Each year all students in the Diocese of Pittsburgh in grades 2nd through 8th take the IOWA Tests. These nationally standardized achievement tests are given in mid-September and provide valuable information to our teachers. With this information our educators can adjust their classroom experiences to address the specific educational needs of their students.
What are IOWA Assessments?
IOWA testing is done in English Language Arts, Math, Social Studies and Science. They are achievement tests that are meant to assess a child’s knowledge of what they have learned in school and are not cognitive or IQ tests. Students in 2nd, 4th, and 6th grade receive the Cognitive Abilities Test (CogAT). This is an aptitude test which is intended to estimate students' learned reasoning and problem solving abilities through a battery of verbal, quantitative, and nonverbal test items.
How are IOWA tests different from PSSA's?

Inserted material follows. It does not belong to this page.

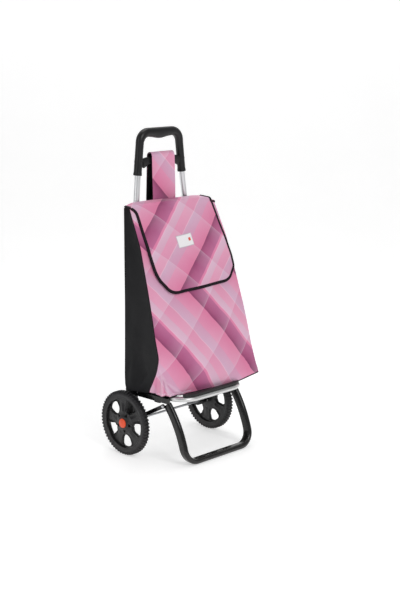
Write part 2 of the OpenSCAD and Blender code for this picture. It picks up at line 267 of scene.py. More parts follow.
def repeated(name, points, along, out, piece, finish, variation=0.0):
    """Copies of piece on points, its X axis along the line and its Z axis outwards, as one plain mesh."""
    mesh = bpy.data.meshes.new(name + "_points")
    mesh.from_pydata((np.array(points, float) * MM).tolist(), [], [])
    for key, values in (("along", along), ("out", out)):
        data = mesh.attributes.new(key, "FLOAT_VECTOR", "POINT")
        data.data.foreach_set("vector", np.array(unit(values), np.float32).reshape(-1))
    obj = bpy.data.objects.new(name, mesh)
    bpy.context.collection.objects.link(obj)
    modifier = obj.modifiers.new("repeat", "NODES")
    modifier.node_group = REPEAT
    sockets = {s.name: s.identifier for s in REPEAT.interface.items_tree if s.in_out == "INPUT"}
    modifier[sockets["Piece"]] = piece
    modifier[sockets["Finish"]] = finish
    modifier[sockets["Variation"]] = variation
    obj.update_tag()
    bpy.context.view_layer.update()
    graph = bpy.context.evaluated_depsgraph_get()
    baked = bpy.data.meshes.new_from_object(obj.evaluated_get(graph), depsgraph=graph)
    obj.modifiers.clear()
    obj.data = baked
    baked.name = name
    return obj


def small_piece(name, outline_xy, low, high, taper=0.8):
    """A little block used only as the thing repeated: outline in mm, from height low to high."""
    o = np.array(outline_xy, float)
    verts = [(x, y, low) for x, y in o] + [(x * taper, y * taper, high) for x, y in o]
    k = len(o)
    faces = [tuple(range(k))[::-1], tuple(range(k, 2 * k))]
    faces += [(i, (i + 1) % k, k + (i + 1) % k, k + i) for i in range(k)]
    obj = make(name, verts, faces)
    bpy.context.collection.objects.unlink(obj)
    return obj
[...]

IOWA assessments are a normed-referenced test. Scores on the Iowa Assessment can be compared with scores earned by a nationally representative sample of students who took the test (the norm group). The Iowa Assessment score that reflects this comparison is called a national percentile rank (NPR). If a student’s national percentile rank in Reading is 62, then the student scored as well as or higher on this subtest than 62% of his/her same-grade peers in the national norm group. The percentile ranks range from 1 to 99. The national average in all subtests is 50%.
PSSA assessments are criterion-referenced tests, as opposed to norm-referenced tests. Thus, your child will only compete against him or herself, rather than be compared against the group. The PSSA tests measure how well students have mastered the Pennsylvania Academic Content Standards and report student performance using the four levels: Advanced, Proficient, Basic, and Below Basic.